Step 3 – determine whether the arrangements fall within the firm’s approved internal contractual risk appetite

Step 4 – if the arrangements fall outside the risk appetite, consider seeking improved contractual protections.

The PRA expects firms to have (i) an approved internal contractual risk appetite statement setting out the maximum acceptable loss at the individual funded reinsurance contract level; and (ii) internally approved minimum guidelines on contractual features for funded reinsurance transactions.


The PRA observes that much of the proposed new guidance reflects its existing regulatory expectations and/or risk management structures already being put in place by firms. The proposals do, nevertheless, introduce an additional layer of regulatory expectation for firms entering into funded reinsurance transactions. Firms will need to be able to demonstrate compliance with the additional expectations which will require the introduction of additional processes and documentation.

Careful consideration of risk management and prudent person principle requirements in respect of counterparty concentration risk and collateral arrangements will be particularly important.

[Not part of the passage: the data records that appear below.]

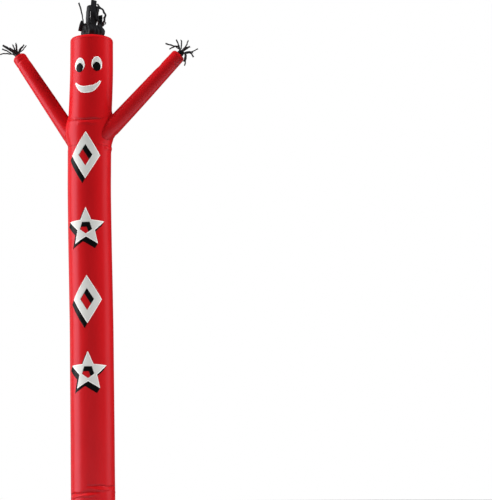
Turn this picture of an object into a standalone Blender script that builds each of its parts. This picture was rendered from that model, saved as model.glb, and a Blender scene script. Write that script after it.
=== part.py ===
"""Inflatable air dancer: a tall tube of red ripstop cloth that a fan's air holds up.

A shoulder tube with two arms sewn into its holes joins the body tube to the head tube with its
smiling face, and black cloth slit into strips makes the hair and the hands. Four white block
motifs with black shadows are sewn down the front.

Metres, +Z up, the face looks along -Y. The dancer stands on its hem at z = 0. Angles round the
tube are in degrees from the front, growing towards +X.
"""

import math

import bmesh
import bpy
from mathutils import Quaternion, Vector

# ---- driving dimensions ---------------------------------------------------------------------

TUBE_RADIUS = 0.2285           # an 18 inch tube, the size of its fan's outlet ring
SHOULDER_SEAM = 3.88           # where the shoulder tube is sewn on, below the arms
NECK_HEIGHT = 4.16             # the neck seam at the front
TOP_HEIGHT = 5.07              # the front rim of the head
BASE_X = -0.043                # the tube's foot, beside the origin at the middle of the reach
BASE_Y = -0.018

CLOTH = 0.002                  # every sheet's thickness
PATCH_CLOTH = 0.001            # the sewn-on patches, a single thinner layer
SEAM_GAP = 0.0003              # kept between neighbouring pieces

TUBE_SIDES = 40
SIDE_STEP = 360.0 / TUBE_SIDES
ARM_SIDES = 20
SHARP_ANGLE = 40.0             # degrees; softer corners between faces are shaded smooth

# The tube's centre line leans and its girth varies a little up its height.
TUBE_SECTIONS = (
    # height, lean, radius
    (0.00, 0.000, TUBE_RADIUS),
    (0.20, 0.000, TUBE_RADIUS),
    (0.54, -0.004, TUBE_RADIUS),
    (1.29, -0.009, TUBE_RADIUS),
    (1.91, -0.015, TUBE_RADIUS),
    (2.80, -0.031, TUBE_RADIUS),
    (3.44, -0.041, TUBE_RADIUS),
    (3.88, -0.039, 0.2300),
    (4.10, -0.034, 0.2320),
    (4.28, -0.028, TUBE_RADIUS),
    (4.68, -0.015, TUBE_RADIUS),
    (5.10, -0.015, 0.2270),
)

# Rings of the body, shoulder and head tubes; the folds get rings of their own.
BODY_ROWS = (0.0, 0.20, 0.237, 0.259, 0.284, 0.312, 0.34, 0.60, 1.20, 1.90, 2.60,
             3.10, 3.44, 3.80, 3.845, SHOULDER_SEAM)
SHOULDER_ROWS = (SHOULDER_SEAM, 3.92, 3.97, 4.04, 4.10, 4.135, NECK_HEIGHT)
HEAD_ROWS = (NECK_HEIGHT, 4.185, 4.22, 4.36, 4.68, 5.035)

# Soft folds, pressed in by depth; a negative depth is a puff.
FOLDS = (
    # angle, height, half_angle, half_height, depth
    (15.0, NECK_HEIGHT, 62.0, 0.050, 0.014),
    (12.0, 4.115, 60.0, 0.045, -0.008),
    (-30.0, 0.258, 48.0, 0.024, 0.010),
    (-20.0, 0.236, 52.0, 0.016, -0.005),
    (72.0, 0.312, 36.0, 0.024, 0.011),
    (84.0, 0.284, 34.0, 0.024, -0.006),
    (150.0, 0.290, 40.0, 0.030, 0.008),
    (-130.0, 0.300, 34.0, 0.026, 0.008),
    (80.0, 3.885, 32.0, 0.050, -0.010),
    (-85.0, 3.880, 34.0, 0.050, 0.006),
)

# The arms pull the shoulders out sideways, and the neck seam climbs over the arms' roots.
SHOULDER_PULL = 0.030
SHOULDER_HEIGHT = 4.04
SHOULDER_REACH = 0.17
SEAM_CLIMB = 0.085
SEAM_CLIMB_BELOW = 0.12
SEAM_CLIMB_ABOVE = 0.30

# The head's closed top.
RIM_ROUNDING = TOP_HEIGHT - HEAD_ROWS[-1]
RIM_TUBE_STEPS = (24.0, 48.0)     # degrees round the rim, up to the top's seam
RIM_TOP_STEPS = (66.0, 90.0)
VENT_RADIUS = 0.118
TOP_CROWN = 0.006

# ---- finishes -------------------------------------------------------------------------------


def linear(hex_colour):
    """An sRGB hex colour as the linear values a shader takes."""
    channels = [int(hex_colour[i:i + 2], 16) / 255.0 for i in (1, 3, 5)]
    curve = [c / 12.92 if c <= 0.04045 else ((c + 0.055) / 1.055) ** 2.4 for c in channels]
    return (*curve, 1.0)


def cloth_material(name, hex_colour, roughness):
    material = bpy.data.materials.new(name)
    material.use_nodes = True
    shader = material.node_tree.nodes["Principled BSDF"]
    shader.inputs["Base Color"].default_value = linear(hex_colour)
    shader.inputs["Roughness"].default_value = roughness
    shader.inputs["Metallic"].default_value = 0.0
    return material


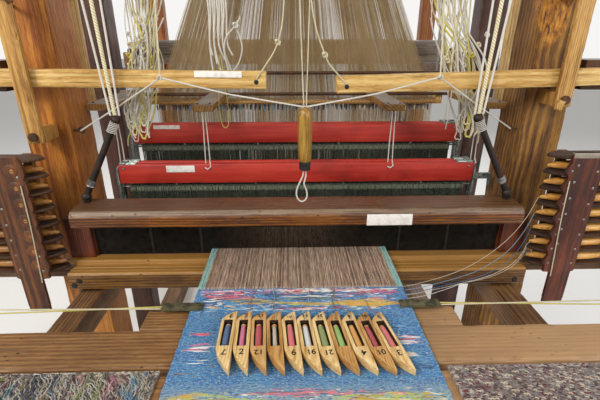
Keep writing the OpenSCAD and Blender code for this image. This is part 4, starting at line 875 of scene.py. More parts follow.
# Shuttle boxes, seven to a side
BASE = 0.878                             # underside of the lowest shelf
ROWS = [BASE + i * 0.047 for i in range(8)]
CENTRE = 0.0285                          # middle of a level above its shelf
TONGUE = [(0.678, -0.541), (0.679, -0.5435), (0.688, -0.557), (0.714, -0.575), (1.100, -0.575), (1.100, -0.515),
          (0.714, -0.515), (0.692, -0.527)]
SCALLOP = [math.radians(t) for t in (-88, -60, -30, 0, 30, 60, 88)]
for k, side in ((-1, "left"), (1, "right")):
    s = Shape()
    plate = "carved" if k < 0 else "plate"
    outline = [(0.744, 0.770), (0.744, 0.862), (0.722, 0.864), (0.722, BASE)]
    for z in ROWS[:-1]:
        if k < 0:
            outline += [(0.7195 - 0.0055 * math.cos(a) * 1.1, z + CENTRE + 0.021 * math.sin(a)) for a in SCALLOP]
        else:
            outline += [(0.722, z + 0.004), (0.7135, z + 0.014), (0.7175, z + 0.026), (0.724, z + 0.040)]
    outline += [(0.722, 1.216), (0.724, 1.224), (0.728, 1.2268), (0.806, 1.2268), (0.811, 1.224), (0.8128, 1.218),
                (0.8128, 0.866), (0.8045, 0.862), (0.8045, 0.768)]
    outline = [(k * x, z) for x, z in outline]
    if k > 0:
        outline.reverse()
    s.plate(outline, -0.585, -0.5752, plate, 0.0018)
    for z in ROWS[:-1]:
        c = z + CENTRE
        if k < 0:
            disc = [(0.0001, 0.0028), (0.012, 0.0028), (0.0165, 0.0022), (0.0185, 0.0), (0.0185, -0.002)]
            s.lathe([(r, h * 0.55) for r, h in disc], (k * 0.7455, -0.5851, c), plate, 24, FACING)
            # A paler ring is a painted highlight on the hollow's lit rim; the black centre is painted shade in the
            # hollow.
            s.lathe([(0.0028, 0.0012), (0.0042, 0.002), (0.0058, 0.0012), (0.0058, -0.001)], (k * 0.742, -0.5858, c),
                    "tip_brown", 16, FACING)
            s.lathe([(0.0001, 0.001), (0.0028, 0.0005)], (k * 0.742, -0.5858, c), "black", 12, FACING)
        nails = ((0.733, -0.017), (0.797, -0.012)) if k < 0 else ((0.729, -0.012), (0.742, 0.004), (0.798, -0.014))
        for x, dz in nails:
            s.lathe([(0.0001, 0.0012), (0.0026, 0.0008), (0.0036, 0.0), (0.0036, -0.001)], (k * x, -0.5853, c + dz),
                    "bright", 12, FACING)
    if k > 0:
        side_box(s, k, 0.7235, 0.8125, -0.5868, -0.5752, 1.2125, 1.2268, "grey_x", r=0.002)
    side_box(s, k, 0.744, 0.8045, -0.5845, -0.5755, 0.754 if k > 0 else 0.752, 0.770, plate, r=0.002)
    s.done("box_plate_%s_carved" % side, "drop_box_" + side, ["box_plate_" + side])

    s = Shape()
    tip = [(k * x, y) for x, y in TONGUE]
    if k < 0:
        tip.reverse()
    mid = Vector((k * 0.85, -0.545))
    inset = [Vector(q) + (mid - Vector(q)).normalized() * 0.0015 for q in tip]
    for z in ROWS:
        rings = [(inset, z), (tip, z + 0.0015), (tip, z + 0.0065), (inset, z + 0.008)]
        s.add([Vector((q[0], q[1], h)) for ring, h in rings for q in ring], skin(len(tip), len(rings)), "shelf")
    side_box(s, k, 1.100, 1.112, -0.575, -0.549, BASE, 1.215, "plate", r=0.002)
    for x in (0.730, 1.040):
        side_box(s, k, x, x + 0.026, -0.515, -0.5013, BASE, 1.215, "brown_z", r=0.001)
    s.done("box_shelves_%s_worn" % side, "drop_box_" + side, ["box_shelves_" + side])

    s = Shape()
    for z, bobbin in zip(ROWS, ("cream", "sky", "blue", "white", "olive", "salmon", "grey")):
        z, y, mid = z + 0.0083, -0.547, 0.8145     # underside, and middle in y and x
        verts = []
        for t in range(21):
            u = -1 + t / 10
            w = 0.021 * (1 - abs(u) ** 2.4) + 0.0006
            h = 0.015 * (1 - 0.75 * abs(u) ** 3)
            verts += [(k * (mid + u * 0.1315), y + w * math.cos(a + 0.1), z + 0.015 + h * math.sin(a + 0.1) * 0.995)
                      for a in angles(16)]
        faces = skin(16, 21)
        if k < 0:
            faces = [tuple(reversed(f)) for f in faces]
        s.add(verts, faces, "tip" if k > 0 else "tip_brown")
        for e in (0.684, 0.945):
            s.bar((k * e, y, z + 0.015), (k * (e + (0.012 if e < 0.8 else -0.012)), y, z + 0.015), 0.0014, "brass", 10,
                  r2=0.005)
        s.bar((k * 0.78, y, z + 0.027), (k * 0.86, y, z + 0.027), 0.0038, YARNS[bobbin], 12)
    s.done("box_shuttles_%s_shaped" % side, "drop_box_" + side, ["box_shuttles_" + side])
    dress("picker_" + side, "board")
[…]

Firms may also need to make adjustments to the SCR benefit associated with their funded reinsurance arrangements as a result of the new guidance, particularly where they currently assume a recapture of assets into the MA portfolio.

For firms using the matching adjustment, the additional requirements around analysis of the MA compliance of recaptured assets will be in addition to the new requirements for an MA attestation discussed in our recent briefing on the PRA’s consultation on the MA in the context of Solvency II reforms.

Next steps

Firms who wish to provide feedback on the consultation should note that the consultation period closes on Friday 16 February 2024. The PRA plans to implement the new supervisory statement during Q2 2024.